Him: "I suppose you're one of those women who thinks they can drive however the hell they feel like it and get away with it, aren't you?

Me: "i suppose you're one of our cops that thinks he can do whatever the hell he wants and get away with it, aren't you? Oh yeah, you can even in a court of law."

That launches him, and he starts yelling and stab-pointing to emphasize words with his finger.

Him: "He was declared by a jury of his peers! If you people have a problem with it, take it up with yourselves!"

i should note here that since the trial, it's been discovered that a 911 operator lied under oath, and evidence has been proven to be withheld and falsified by the police department.

He starts in some more and i interrupt him.

Me: "i don't want to hear it. Get out of my fucking face and go write the ticket.

He stops, wanting to continue and realizing he can't. "License and registration."

This is the part where i tell you that although living full-time for quite awhile, my new i.d. had been held-up for reasons beyond my control at that point. All i had was one several years out of date. i handed it to him. He takes a step away from the car glancing down at it, then stops in his tracks. He stoops a little to look at me, looks back at the i.d., looks at me, looks back at the i.d., then gets a sudden look even colder and harder than the one he had.

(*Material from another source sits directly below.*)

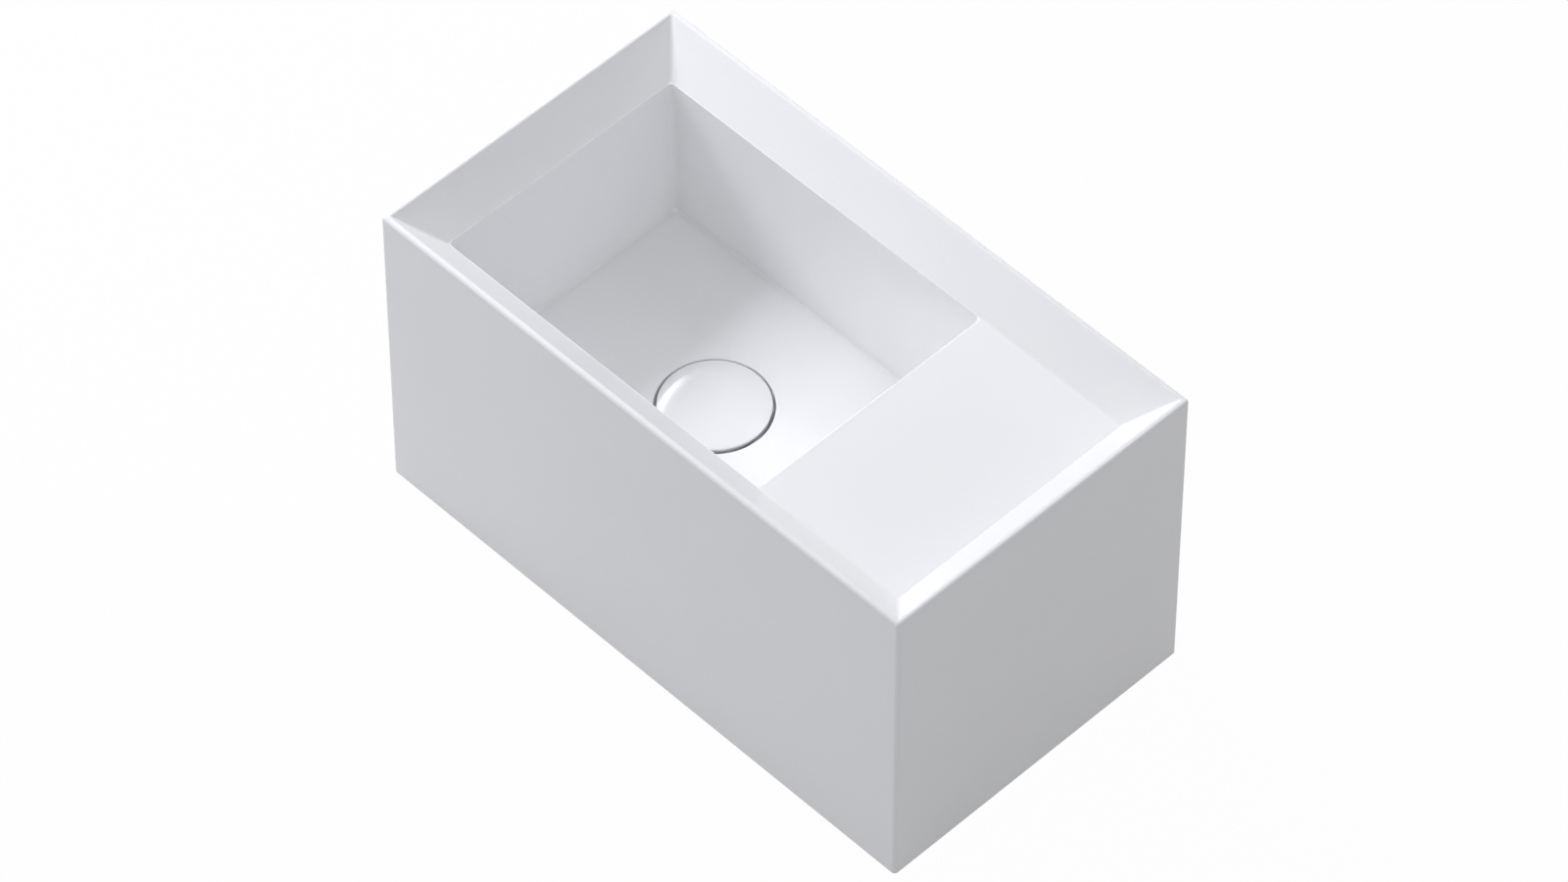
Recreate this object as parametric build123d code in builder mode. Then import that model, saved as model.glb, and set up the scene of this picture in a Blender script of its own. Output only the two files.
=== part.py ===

Yeah, officer. It's one of those. i'm fucked.

After writing the ticket, he walks back to my car and tosses it through the window, without even asking me to sign it. i glance at it wondering which he decided to go with, 'exhibition of speed' or 'running a red light while parked and waiting for two minutes'.

The result? 2nd Degree Negligent Driving. $550 fine. Infraction committed at 0 mph.

It was actually two offenses: 2nd Degree Mouthing Off, 1st Degree Transsexuality.

i decided to fight it to the end. The court declared it stupidity in the highest form on the part of the officer and tossed it out completely.

Guess i can afford those new heels now.